La première, la plus médiatisée, est en fait la plus faible. Avec l’adhésion de l’Etat de Palestine à la Cour Pénale Internationale le 31 décembre 2014, l’Autorité Palestinienne menace maintenant Israël de porter plainte. Mais l’exécutif actuel passera-t-il à l’acte ? Rien n’est moins sûr. Mahmoud Abbas a constitué une simple commission de travail, surdimensionnée. Parmi ses 32 membres, certains, même s’ils n’ont pas encore démissionné, sont frappés du plus grand scepticisme. Car c’est la même Autorité qui déjà par deux fois, en mars 2009 et en juillet 2014, a bloqué deux plaintes parfaitement régulières déposées sur le bureau de la procureure de la CPI Fatou Bensouda (photo). Et la tentation est grande pour le Président de l’Autorité palestinienne de monnayer une absence de poursuite d’Israël contre une reprise du reversement des taxes d’importations qu’Israël prélève en son nom : de quoi payer les fonctionnaires de Cisjordanie qui commencent à protester.

La deuxième procédure nécessite une explication juridique. En signant l’adhésion au Statut de Rome, le président de l’Autorité palestinienne a signé en même temps une « déclaration de compétence ». La signature de ce document est obligatoire, conjointement à une éventuelle future plainte, pour permettre à la procureure de commencer à étudier les crimes de l’été 2014. Mais, fait pratiquement occulté, la signature de la déclaration de compétence avec rétroactivité à juin 2014, réactive automatiquement la plainte déposée le 25 juillet 2014 par le ministre de la Justice de l’Autorité palestinienne Salim al Saqua et le procureur général de Gaza Ismail Jaber. Ceci n’a d’ailleurs pas échappé à Fatou Bensouda dont le bureau a communiqué officiellement dès le 15 janvier 2015 qu’il débutait l’examen des charges.

De plus, la signature de la « déclaration de compétence » permet à toute victime palestinienne de la politique israélienne de porter plainte, et surtout empêche désormais légalement Mahmoud Abbas de bloquer ces plaintes qui peuvent maintenant parvenir à Mme Bensouda en provenance de partis, de responsables politiques, mais aussi d’ONG ou de simples citoyens.

Mais la troisième affaire, en droit, n’est pas la moindre. On se souvient qu’en mai 2010 la marine israélienne a tué neuf pacifistes turcs qui, à bord du Mavi Marmara et dans les eaux internationales, tentaient de gagner le port de Gaza.

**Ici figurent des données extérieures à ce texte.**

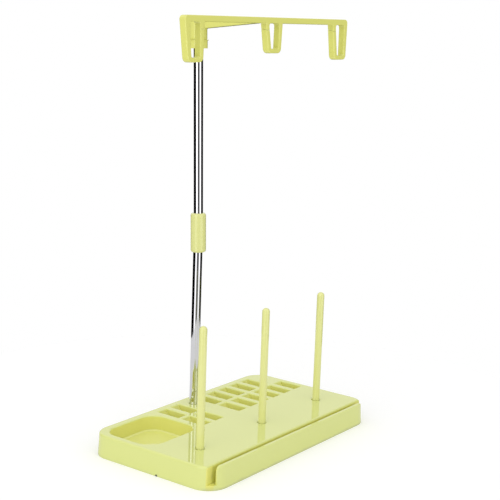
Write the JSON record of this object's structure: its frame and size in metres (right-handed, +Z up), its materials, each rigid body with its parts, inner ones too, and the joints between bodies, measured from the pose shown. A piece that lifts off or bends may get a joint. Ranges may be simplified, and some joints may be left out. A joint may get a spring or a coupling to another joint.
{
  "type": "thread spool stand",
  "caption": "Free-standing thread spool stand: tray base with bobbin wells and spool pins, and a jointed tube mast with an arm of thread guides.",
  "frame": {"origin": "middle of the base's underside, on the table", "axes": "+X along the length of the base to the right, +Y towards the mast at the back, +Z up"},
  "size_m": [0.229, 0.129, 0.3578],
  "materials": {
    "base_plastic": "glossy moulded lime yellow plastic",
    "fittings_plastic": "glossy moulded lime yellow plastic",
    "mast_chrome": "bright plated tube"
  },
  "bodies": {
    "root": {"base_moulding": "base_plastic", "spool_pin_left": "fittings_plastic", "spool_pin_middle": "fittings_plastic", "spool_pin_right": "fittings_plastic", "lower_tube": "mast_chrome", "tube_sleeve": "fittings_plastic", "upper_tube": "mast_chrome", "arm_collar": "fittings_plastic", "guide_arm": "fittings_plastic"}
  },
  "joints": []
}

Le bateau battait pavillon Comorien. Or les Iles Comores, qui font partie des 120 Etats parties à la Cour Pénale Internationale, ont porté plainte auprès de la CPI. Après examen, le 6 novembre 2014, la procureure a rendu un avis qui mérite d’être cité textuellement :
« Bien qu’il y ait des bases raisonnables pour penser que les crimes qui ont été commis relèvent de la CPI, les informations produites ne constituent pas une base raisonnable pour procéder à une investigation. (…) Les cas doivent être d’une gravité suffisante. Il faut prouver qu’ils font partie d’un plan ou d’une politique, ou que ces crimes ont été commis à grande échelle. »
Et la procureure de préciser qu’elle ne donne qu’un avis ponctuel sur les meurtres sans envisager la question de la légalité ou pas du siège de Gaza. Blocus qui est pourtant à l’origine de la flottille, et qui constitue un crime de guerre selon le Statut de Rome. Il faut dire à la décharge de la procureure qu’à la date de sa réponse, aussi incroyable que cela puisse paraitre, le siège de Gaza n’avait suscité aucune plainte auprès de la CPI  !

Alors, le 15 janvier 2015, les Iles Comores font appel de la décision de Fatou Bensouda. Et, selon le statut de la CPI, c’est maintenant à la Cour elle-même, composée de trois juges, de trancher, avec deux orientations : confirmer ou pas l’existence de crimes de guerre, et surtout, ce qui est la règle dans tout jugement, replacer les crimes dans leur contexte (les jurisprudences de ce type sont nombreuses).

Et voilà que le 30 mars 2015 viennent s’ajouter à l’appel des Iles Comores… 450 plaintes de victimes du siège de Gaza ! L’instruction du blocus de Gaza va donc pouvoir commencer. Il ne fait pas de doute, en droit, que les charges devraient être confirmées, ouvrant la voie à un procès en bonne et due forme et à des condamnations.

Ces procédures inquiètent évidemment les dirigeants israéliens. En témoigne l’énergie développée pour obtenir l’éviction de William Schabas de la présidence du Comité d’investigation du très modeste Conseil des droits de l’homme de l’ONU ; et pour refuser l’accès des enquêteurs à la bande de Gaza. Les conclusions de ce comité, sans caractère contraignant, devaient être rendues publiques à la fin du mois de mars. Un délai supplémentaire a été demandé par la nouvelle présidente du dit comité… Un rapport qu’Israël aimerait voir enterré comme le fut jadis le rapport Goldstone sur la guerre de 2009.

Mais aujourd’hui l’affaire est beaucoup plus sérieuse et la bataille juridique ne fait que commencer. En treize années de fonctionnement, jamais la CPI n’était allée aussi loin en procédure concernant les crimes commis par un Etat occidental.